Matrix form simplifies computation and helps us perform row operations more efficiently. These operations aim to achieve an upper triangular matrix, eventually leading us to an easy solution through back-substitution.

Once the matrix is converted into an upper triangular form, back-substitution begins. This process involves solving the equations from the bottom row upwards.
In the solution, the matrix was reduced to:
\[ 0x + \frac{5}{3}y = 5 \]
We can easily solve this for \( y \) because this equation now has only one variable.
After finding \( y \), back-substitute the value of \( y \) into the earlier equations to solve for \( x \). This approach simplifies solving sequentially as each step relies on previously calculated values. In our example, once \( y = 3 \) was found, substituting back into the first equation enabled quick calculation of \( x = 4 \).

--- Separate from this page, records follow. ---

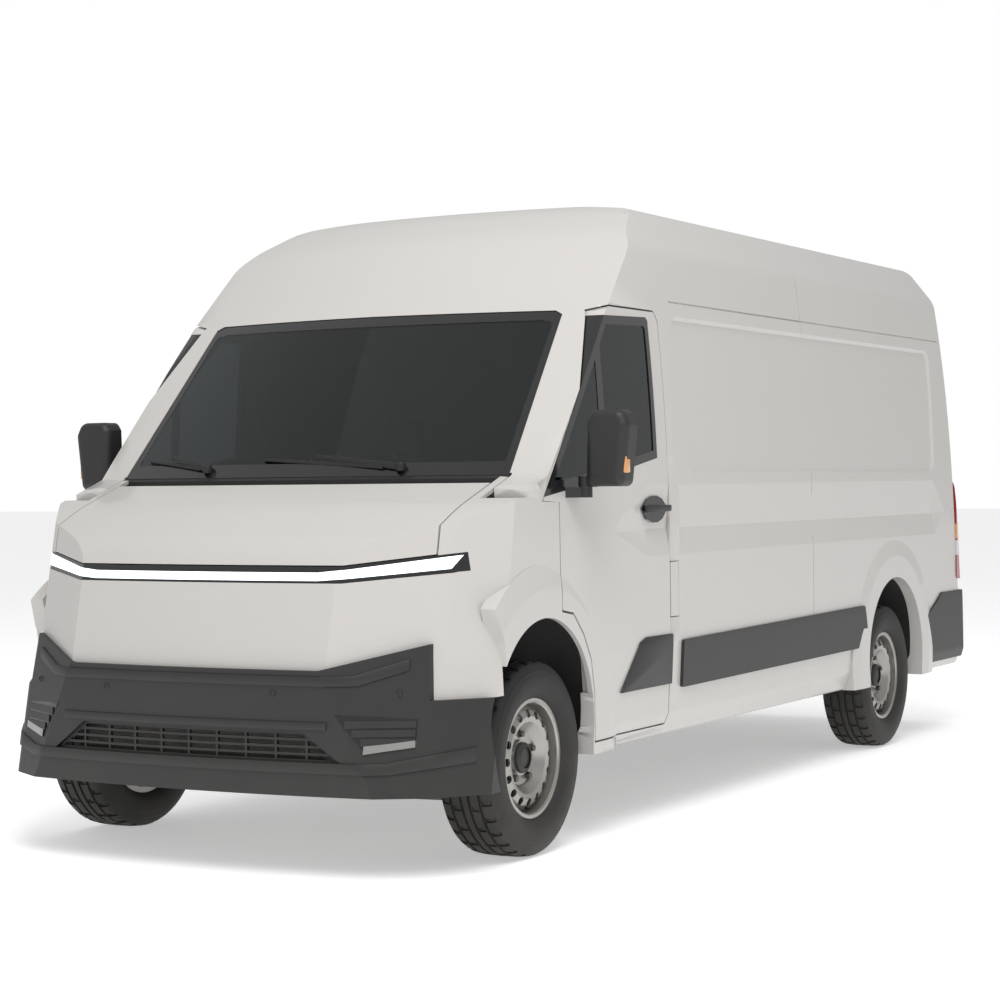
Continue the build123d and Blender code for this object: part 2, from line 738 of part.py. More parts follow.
with BuildPart() as arch_liners:
    for sign in (1, -1):
        for u, z, inner, radius in liners:
            near, far = sorted((sign * inner, sign * 1010))
            add(drum(radius, near, far, u, z))
    for sign in (1, -1):
        for u, z, inner, radius in liners:
            near, far = sorted((sign * (inner + liner_thickness), sign * 1100))
            add(drum(radius - liner_thickness, near, far, u, z), mode=Mode.SUBTRACT)
            add(box(-1200, 1200, u - 500, u + 500, 0, 405), mode=Mode.SUBTRACT)
    add(shell(wall + fit), mode=Mode.INTERSECT)
save(arch_liners, "arch_liners")

bulkhead_u = 1132
with BuildPart() as bulkhead:
    add(box(-1010, 1010, bulkhead_u, bulkhead_u + 16, load_floor, 2600))
    add(shell(wall + fit), mode=Mode.INTERSECT)
save(bulkhead, "bulkhead")

# Steering wheel on a fixed column, and the seats
steer_x = 470
steer_u = 500
steer_z = 1165
wheel_rim_radius = 190
column_radius = 32
column_length = 215
hub_depth = 24
steer_direction = Vector(0, 0.77, 0.64)
steer_plane = Plane(origin=(steer_x, at(steer_u), steer_z), x_dir=(1, 0, 0), z_dir=steer_direction)

with BuildPart() as dashboard:
    with BuildSketch(Plane.YZ.offset(-880)):
        with BuildLine():
            FilletPolyline((at(70), 930), (at(70), 1236), (at(150), 1290), (at(330), 1262), (at(410), 1150),
                           (at(390), 900), (at(300), 880), close=True, radius=[20, 20, 60, 60, 60, 40, 20])
        make_face()
    extrude(amount=1760)
    with BuildSketch(steer_plane.offset(-column_length)):
        Circle(column_radius)
    extrude(amount=column_length - hub_depth)
    for sign in (1, -1):
        near, far = sorted((sign * 812, sign * 900))
        add(box(near, far, 60, 240, 1262, 1320), mode=Mode.SUBTRACT)
save(dashboard, "dashboard")

with BuildPart() as steering_wheel:
    with Locations(steer_plane):
        Torus(wheel_rim_radius, 15)
    with BuildSketch(steer_plane.offset(fit - hub_depth)):
        Circle(30)
    extrude(amount=hub_depth - fit)
    with BuildSketch(steer_plane.offset(-6)):
        Circle(62)
        Rectangle(2 * wheel_rim_radius, 34)
        with Locations((0, -wheel_rim_radius / 2)):
            Rectangle(34, wheel_rim_radius)
    extrude(amount=12)
save(steering_wheel, "steering_wheel")

cab_floor = 510
seat_top = 905
seat_back_u = 1020
seats = (("driver_seat", 470, 500), ("passenger_seat", -430, 860))
with BuildPart() as seat_bases:
    for name, middle, width in seats:
        add(box(middle - width / 2 + 50, middle + width / 2 - 50, 680, 1080, cab_floor, 770))
save(seat_bases, "seat_bases")
for name, middle, width in seats:
    with BuildPart() as seat:
        with BuildSketch(Plane.YZ.offset(middle - width / 2)):
            with BuildLine():
                FilletPolyline((at(560), 770), (at(1110), 770), (at(1118), 1440), (at(1040), 1440),
                               (at(960), 890), (at(600), 915), (at(552), 870), close=True,
                               radius=[20, 40, 40, 36, 60, 60, 40])
            make_face()
        extrude(amount=width)
        heads = (middle,) if width < 600 else (middle - width / 4, middle + width / 4)
        for head in heads:
            add(box(head - 120, head + 120, 1036, 1116, 1460, 1640))
            for stem in (-50, 50):
                add(post(7, head + stem, 1076, 1420, 1470))
    save(seat, name)

# Wheels: the tyre and the rim of the left side, turned over for the right
wheel_z = tyre_radius
rim_hole_ring = 160
rim_hole_radius = 15
rim_hole_count = 16


def wheel_plane(u):
    return Plane(origin=(track_half, at(u), wheel_z), x_dir=(1, 0, 0), z_dir=(0, -1, 0))


def tyre(u):
    with BuildPart() as body:
        with BuildSketch(wheel_plane(u)):
            with BuildLine():
                Polyline((-97, 225), (-83, 225), (-83, bead_radius), (83, bead_radius), (83, 225), (97, 225))
                ThreePointArc((97, 225), (tyre_width / 2, 284), (108, 330))
                ThreePointArc((108, 330), (102, 346), (88, 352))
                ThreePointArc((88, 352), (0, tyre_radius), (-88, 352))
                ThreePointArc((-88, 352), (-102, 346), (-108, 330))
                ThreePointArc((-108, 330), (-tyre_width / 2, 284), (-97, 225))
            make_face()
        revolve(axis=Axis((track_half, at(u), wheel_z), (1, 0, 0)))
    return body.part


def rim(u):
    with BuildPart() as body:
        with BuildSketch(wheel_plane(u)):
            with BuildLine():
                Polyline((-rim_half_width, rim_flange_radius), (-84, rim_flange_radius), (-84, bead_radius),
                         (84, bead_radius), (84, rim_flange_radius), (rim_half_width, rim_flange_radius),
                         (rim_half_width, 198), (44, 198), (70, 172), (78, 150), (74, 130), (40, 98),
                         (36, 60), (36, spindle_radius + running_fit), (-20, spindle_radius + running_fit),
                         (-20, 150), (-8, 150), (-8, 70), (26, 70), (30, 104), (64, 134), (68, 150),
                         (62, 166), (34, 194), (20, 198), (-rim_half_width, 198), close=True)
            make_face()
        revolve(axis=Axis((track_half, at(u), wheel_z), (1, 0, 0)))
        with BuildSketch(Plane.YZ.offset(track_half + 20)):
            with Locations((at(u), wheel_z)):
                with PolarLocations(rim_hole_ring, rim_hole_count):
                    Circle(rim_hole_radius)
        extrude(amount=80, mode=Mode.SUBTRACT)
        with BuildSketch(Plane.YZ.offset(track_half + 32)):
            with Locations((at(u), wheel_z)):
                Circle(64)
        extrude(amount=14)
        chamfer(body.faces().filter_by(Axis.X).sort_by(Axis.X)[-1].edges(), length=6)
    return body.part


for u, end in ((0, "front"), (wheelbase, "rear")):
    for make, kind in ((tyre, "tyre"), (rim, "rim")):
        left = make(u)
        for sign, side in ((1, "left"), (-1, "right")):
            with BuildPart() as piece:
                add(left if sign > 0 else flipped(left))
            save(piece, f"{kind}_{end}_{side}")

# Front suspension: knuckle and strut turn about the leaning kingpin line
kingpin_top_z = 872


def kingpin_at(z):
    """X of the kingpin line at height z."""
    return kingpin_x - (z - kingpin_z) * kingpin_lean


def along_kingpin(z):
    return Plane(origin=(kingpin_at(z), at(0), z), x_dir=(1, 0, kingpin_lean), z_dir=(-kingpin_lean, 0, 1))


strut_low = Vector(716, at(0), 470)
strut_top = Vector(kingpin_at(kingpin_top_z), at(0), kingpin_top_z)
strut_plane = Plane(origin=strut_low, x_dir=(0, 1, 0), z_dir=strut_top - strut_low)
with BuildPart() as knuckle:
    add(drum(spindle_radius, track_half - 80, track_half + 24, 0, wheel_z))
    add(box(track_half - 80, track_half - 52, -36, 36, kingpin_z + 12, 500))
    add(box(700, track_half - 60, -24, 24, 452, 500))
    with BuildSketch(along_kingpin(kingpin_z + fit)):
        Circle(20)
    extrude(amount=34)
    with BuildSketch(strut_plane):
        Circle(26)
    extrude(amount=(strut_top - strut_low).length - 40)
    with BuildSketch(along_kingpin(kingpin_top_z - 60)):
        Circle(18)
    extrude(amount=60)
    with BuildSketch(along_kingpin(760)):
        Circle(62)
    extrude(amount=10)
for sign, side in ((1, "left"), (-1, "right")):
    with BuildPart() as piece:
        add(knuckle.part if sign > 0 else flipped(knuckle.part))
    save(piece, f"knuckle_{side}")

rail_low = 350
rail_high = 470
with BuildPart() as lower_arm:
    with BuildSketch(Plane.XY.offset(kingpin_z - 24)):
        with BuildLine():
            Polyline((380, at(-90)), (kingpin_x - 30, at(-24)), (kingpin_x, at(-24)), (kingpin_x, at(24)),
                     (kingpin_x - 30, at(24)), (380, at(200)), close=True)
        make_face()
    extrude(amount=18)
    add(box(380, 430, -90, 200, kingpin_z - 24, 236))
    with BuildSketch(along_kingpin(kingpin_z).offset(-24)):
        Circle(20)
    extrude(amount=24)
with BuildPart() as strut_mount:
    with BuildSketch(along_kingpin(kingpin_top_z).offset(fit)):
        Circle(44)
    extrude(amount=60)
    add(drum(front_liner_radius - liner_thickness, 500, 900, front_liner_u, front_arch_z), mode=Mode.INTERSECT)
with BuildPart() as front_subframe:
    add(box(-430, 430, -250, 200, 230, 330))
    for sign in (1, -1):
        for block in (lower_arm, strut_mount):
            add(block.part if sign > 0 else flipped(block.part))
        near, far = sorted((sign * 400, sign * 520))
        add(box(near, far, -60, 60, 290, rail_low))
save(front_subframe, "front_subframe")

with BuildPart() as engine_block:
    add(box(-260, 260, -420, 30, 330, 880))
save(engine_block, "engine_block")

with BuildPart() as front_rails:
    for sign in (1, -1):
        near, far = sorted((sign * 430, sign * 520))
        add(box(near, far, -640, 1130, rail_low, rail_high))
    add(box(-520, 520, -690, -640, 400, 560))
save(front_rails, "front_rails")

with BuildPart() as chassis_frame:
    for sign in (1, -1):
        near, far = sorted((sign * 430, sign * 590))
        add(box(near, far, 1130, 1260, rail_low, load_floor - floor_thickness))
        near, far = sorted((sign * 510, sign * 590))
        add(box(near, far, 1130, 4780, 490, load_floor - floor_thickness))
    for u in (1190, 2200, 3300, 4700):
        add(box(-560, 560, u - 40, u + 40, 500, 580))
save(chassis_frame, "chassis_frame")

spring_x = 560
spring_front = 3160
spring_rear = 4380
with BuildPart() as rear_axle:
    add(drum(45, -745, 745, wheelbase, wheel_z))
    for sign in (1, -1):
        near, far = sorted((sign * 740, sign * (track_half + 24)))
        add(drum(spindle_radius, near, far, wheelbase, wheel_z))
        near, far = sorted((sign * 790, sign * 800))
        add(drum(120, near, far, wheelbase, wheel_z))
        near, far = sorted((sign * (spring_x - 32), sign * (spring_x + 32)))
        add(box(near, far, wheelbase - 60, wheelbase + 60, 290, 350))
        with BuildSketch(Plane.YZ.offset(near)):
            with BuildLine():
                ThreePointArc((at(spring_front), 470), (at(wheelbase), 316), (at(spring_rear), 470))
                Line((at(spring_rear), 470), (at(spring_rear), 452))
                ThreePointArc((at(spring_rear), 452), (at(wheelbase), 298), (at(spring_front), 452))
                Line((at(spring_front), 452), (at(spring_front), 470))
            make_face()
        extrude(amount=far - near)
        for u in (spring_front, spring_rear):
            add(box(near, far, u - 30, u + 30, 448, 490))
save(rear_axle, "rear_axle")

with BuildPart() as fuel_tank:
    add(box(90, 480, 1420, 2120, 345, load_floor - floor_thickness))
    fillet(fuel_tank.edges().filter_by(Axis.Y), radius=40)
save(fuel_tank, "fuel_tank")

exhaust_x = -200
exhaust_z = 430


def pipe(radius, x, z, u0, u1):
    """A round bar along the van."""
    with BuildPart() as bar:
        with BuildSketch(Plane.XZ.offset(-at(u1))):
            with Locations((x, z)):
                Circle(radius)
        extrude(amount=u1 - u0)
    return bar.part


with BuildPart() as exhaust:
    add(pipe(28, exhaust_x, exhaust_z, 30, 4760))
    add(pipe(70, exhaust_x, exhaust_z, 2460, 3060))
    for u in (1190, 2200, 3300, 4700):
        add(box(exhaust_x - 12, exhaust_x + 12, u - 10, u + 10, exhaust_z + 20, 500))
save(exhaust, "exhaust")
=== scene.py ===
"""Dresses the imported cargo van: finishes, tyres, wheel trim, lamps, wipers, handles, cabin and studio."""
from __future__ import annotations

import json
import logging
import math
from contextlib import contextmanager
from dataclasses import dataclass
from enum import Enum
from typing import Callable, Iterable, Iterator, Sequence

import bmesh
import bpy
from mathutils import Matrix, Vector

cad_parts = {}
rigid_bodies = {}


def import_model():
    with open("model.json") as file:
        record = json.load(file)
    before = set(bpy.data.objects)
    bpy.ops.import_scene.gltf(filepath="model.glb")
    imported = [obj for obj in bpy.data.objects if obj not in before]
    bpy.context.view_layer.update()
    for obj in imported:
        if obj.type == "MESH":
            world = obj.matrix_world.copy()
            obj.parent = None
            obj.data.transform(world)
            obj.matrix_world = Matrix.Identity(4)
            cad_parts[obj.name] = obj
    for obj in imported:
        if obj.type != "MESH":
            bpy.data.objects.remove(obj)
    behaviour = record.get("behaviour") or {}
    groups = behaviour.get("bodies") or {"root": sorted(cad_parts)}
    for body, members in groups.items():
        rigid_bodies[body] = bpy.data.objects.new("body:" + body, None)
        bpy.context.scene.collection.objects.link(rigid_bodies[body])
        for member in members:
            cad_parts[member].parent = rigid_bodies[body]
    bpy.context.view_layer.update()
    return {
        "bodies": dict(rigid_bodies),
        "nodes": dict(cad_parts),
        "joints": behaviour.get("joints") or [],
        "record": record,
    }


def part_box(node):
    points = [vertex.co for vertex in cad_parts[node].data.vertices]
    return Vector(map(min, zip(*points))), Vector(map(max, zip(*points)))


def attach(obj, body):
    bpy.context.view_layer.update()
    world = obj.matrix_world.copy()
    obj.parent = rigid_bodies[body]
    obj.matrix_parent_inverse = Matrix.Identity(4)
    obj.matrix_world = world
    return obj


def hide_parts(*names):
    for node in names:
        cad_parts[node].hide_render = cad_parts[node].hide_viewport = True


LOG = logging.getLogger("van")
Point = tuple[float, float, float]
Outline = Sequence[tuple[float, float]]
FacePick = Callable[[Vector, Vector], bool]

# Sizes that several sub-assemblies share, in metres. A station u is the distance behind the front axle.
AXLE_Y = -2.085
WHEELBASE = 3.750
TRACK = 0.870
TYRE_RADIUS = 0.356
AXLES = (("front", 0.0), ("rear", WHEELBASE))
MERGE = 0.00002


def at(u: float) -> float:
    """Place along Y, in metres, of a station given in metres behind the front axle."""
    return AXLE_Y + u


class Side(Enum):
    """The two sides of the van; the value is the sign of X."""

    LEFT = 1
    RIGHT = -1

    @property
    def word(self) -> str:
        """Name of the side as the bodies use it."""
        return self.name.lower()


class Axis(Enum):
    """Direction that a round piece points along."""

    X = "x"
    Y = "y"
    Z = "z"


# ---------------------------------------------------------------- finishes


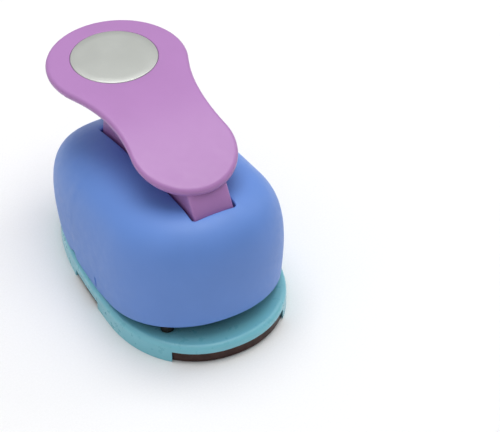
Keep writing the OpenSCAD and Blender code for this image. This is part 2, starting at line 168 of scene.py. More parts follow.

Verification is a critical but often overlooked step in solving systems of equations. After finding solutions for the variables, it's essential to check if they satisfy the original equations.
Substitute the values found for \( x \) and \( y \) into each original equation:

• For the first equation: \( \frac{1}{4}(4) - \frac{2}{3}(3) = 1 - 2 = -1 \), which holds true.
• For the second equation: \( \frac{1}{2}(4) + \frac{1}{3}(3) = 2 + 1 = 3 \), also correct.

This confirmation ensures that no errors occurred during the process and that the solutions are indeed valid. It's a good practice to make verification a routine part of solving any system of equations.